Tuesday, January 19, 1999 Published at 14:26 GMT
Business: The Company File
Battle for Europe's defences
Behind the decision by British Aerospace (BAe) and GEC's Marconi division to join forces is a tale of political intrigue, boardroom battles and executive egos.
Europe's defence giants have been playing out a war of their own over the past few months, with corporate generals trying to mastermind a much bigger share of the industry.
Now at least the labyrinthine talks have led to a deal. Two UK defence behemoths, who have traditionally been bitter enemies, have thrashed out a deal which promises to kick-start the transformation of Europe's defence industry.
BAe and Marconi are gambling that they will now form the central cog in a much larger defence machine.
Their decision to go down a 'UK-first' defence route, and ignore the overtures of German and French rivals, has caused consternation in the European corridors of power.
Almost a decade after the fall of the Berlin Wall, European defence companies are finally adapting to the cold wind that has blown through the industry since the end of the Cold War. Falling demand and the growing threat of the mighty US defence giants has forced the Europeans to act.
Just before Christmas, BAe seemed set to merge with Dasa, the defence and aerospace arm of German group DaimlerChrysler, only to have Marconi gate-crash the party at the 11th hour.
GEC was holding its own talks with Thomson CSF, the French defence group in which the French Government still owns a large stake.
Thomson would probably have made a better partner for Marconi. The two companies have worked together closely in the past, their businesses are a better fit and the resulting cost savings could have been much higher.
High stakes poker
Faced with a bidding war, BAe made an attractive offer for Marconi and Thomson balked at increasing its own bid.
BAe's decision has already invoked the wrath of Dasa. The German group has said it is now looking elsewhere for new alliances, both around Europe and across the Atlantic.
City analysts point out that Dasa wanted to be joint captains at the helm of any European-wide defence colossus. If BAe had merged with Dasa, the Germans would have owned a stake of at least 40% in the combined group. However if Dasa now merges with the BAe-Marconi combine, its stake and therefore its influence over the group will be diluted.
Gerhard Schröder's German government was believed to favour a deal between BAe and Dasa and senior politicians pushing for an Anglo-German deal will be miffed at the BAe decision.
UK Prime Minister Tony Blair also backed a merger with Dasa as part of a government drive to see BAe at the heart of a new European defence vehicle.

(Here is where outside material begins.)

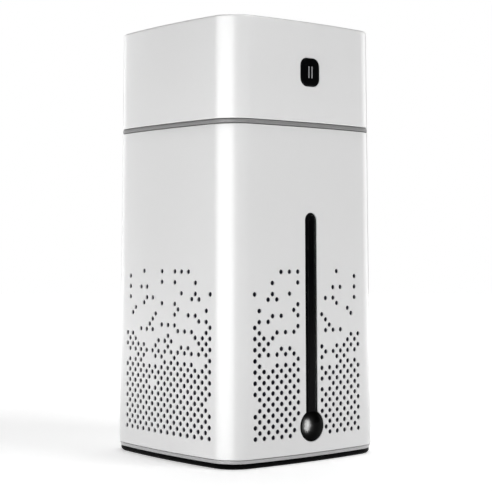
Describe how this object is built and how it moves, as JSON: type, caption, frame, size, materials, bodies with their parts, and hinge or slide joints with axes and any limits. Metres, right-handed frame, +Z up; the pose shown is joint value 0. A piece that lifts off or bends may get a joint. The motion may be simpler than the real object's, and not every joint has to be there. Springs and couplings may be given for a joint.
{
  "type": "cool mist humidifier",
  "caption": "Square tower cool mist humidifier: perforated lower housing with a water tank and level window, and a lift-off head with wick tube, push button and mist outlet.",
  "frame": {"origin": "middle of the tower's footprint, on the floor under the feet", "axes": "+Z up; -Y is the front, with the push button and the level window; +Y is the back, with the power inlet; +X is on the right seen from the front"},
  "size_m": [0.1124, 0.1143, 0.232],
  "materials": {
    "white_plastic": "satin white ABS",
    "tank_plastic": "smoked blue-grey translucent",
    "black_plastic": "satin black",
    "smoked_plastic": "glossy smoked black",
    "grey_plastic": "satin dark grey",
    "light_grey_plastic": "satin grey",
    "inner_plastic": "natural white",
    "light_guide": "diffusing",
    "silicone": "matt translucent",
    "rubber": "matt",
    "steel": "bright",
    "ceramic": "fired ceramic",
    "circuit_board": "solder mask",
    "chip": "moulded",
    "cotton": "pressed cotton",
    "red_wire": "soft insulation"
  },
  "bodies": {
    "lower_unit": {"base_screw_back_left": "steel", "base_screw_back_right": "steel", "base_screw_front_left": "steel", "base_screw_front_right": "steel", "base_skirt_ring": "light_grey_plastic", "base_tray": "black_plastic", "foot_back_left": "rubber", "foot_back_right": "rubber", "foot_front_left": "rubber", "foot_front_right": "rubber", "level_window": "smoked_plastic", "lower_housing": "white_plastic", "water_tank": "tank_plastic"},
    "head": {"atomiser_clamp": "inner_plastic", "atomiser_disc": "steel", "atomiser_lead_black": "chip", "atomiser_lead_red": "red_wire", "board_screw_back_left": "steel", "board_screw_back_right": "steel", "board_screw_front_left": "steel", "board_screw_front_right": "steel", "capacitor": "steel", "clamp_screw_back": "steel", "clamp_screw_front": "steel", "control_board": "circuit_board", "driver_chip": "chip", "head_chassis": "inner_plastic", "head_housing": "white_plastic", "head_screw_back_left": "steel", "head_screw_back_right": "steel", "head_screw_front_left": "steel", "head_screw_front_right": "steel", "inductor": "chip", "light_lens_left": "light_guide", "light_lens_right": "light_guide", "lower_washer": "silicone", "mist_nozzle": "inner_plastic", "night_light_left": "light_guide", "night_light_right": "light_guide", "piezo_ring": "ceramic", "seam_ring": "grey_plastic", "tactile_switch": "chip", "tank_gasket": "silicone", "upper_washer": "silicone", "usb_socket": "steel"},
    "button": {"power_button": "black_plastic", "button_light_guide": "light_guide"},
    "switch_plunger": {"switch_plunger": "chip"},
    "filter": {"filter_tube": "inner_plastic", "filter_tube_cap": "inner_plastic", "wick_spring": "steel"},
    "wick": {"cotton_wick": "cotton"}
  },
  "joints": [
    {"name": "head_lift", "type": "slide", "parent": "lower_unit", "child": "head", "axis": [0, 0, 1], "range_m": [0, 0.165]},
    {"name": "button_press", "type": "slide", "parent": "head", "child": "button", "axis": [0, 1, 0], "range_m": [0, 0.0008], "stiffness_N_per_m": 900, "springref_m": -0.0005},
    {"name": "switch_press", "type": "slide", "parent": "head", "child": "switch_plunger", "axis": [0, 1, 0], "range_m": [0, 0.0008]},
    {"name": "filter_twist", "type": "hinge", "parent": "head", "child": "filter", "pos_m": [0, 0, 0.1679], "axis": [0, 0, 1], "range_deg": [0, 60]},
    {"name": "wick_press", "type": "slide", "parent": "filter", "child": "wick", "axis": [0, 0, -1], "range_m": [0, 0.003], "stiffness_N_per_m": 80, "springref_m": -0.003, "deforming": ["wick_spring"]}
  ],
  "couplings": [
    {"joint": "switch_press", "follows": "button_press", "ratio": 1}
  ]
}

Dasa and the German government could instead push for a tie up with the French defence industry, which is itself undergoing a dramatic shake-up. The spurned Thomson-CSF is an obvious target. So too is Lagardère, whose Matra defence arm is merging with fellow French state-owned defence group Aérospatiale.
Italy's Finmeccanica, Spain's Casa and Sweden's Saab are also likely to be involved in future talks.
Tensions flying high
The future of European plane maker Airbus has also been thrown into doubt.
Airbus is jointly owned by Dasa, Aérospatiale, BAe and Casa. In an ideal world, Airbus would form the civil arm of an integrated European defence group. But with tensions running high among its partners, there could be more squabbles ahead.
Then there are the increasingly vociferous attempts by European defence groups to penetrate "Fortress America" by linking with industry giants over there.
The BAe deal is just the beginning of the further consolidation of the European and indeed the global defence industry. Defence chiefs are bound to hold more intense talks over the next few months.
This may be a great day for the UK defence industry, but BAe is still well behind its major US rivals in terms of sales. It could still find itself left on the sidelines as its major competitors form a wider European alliance.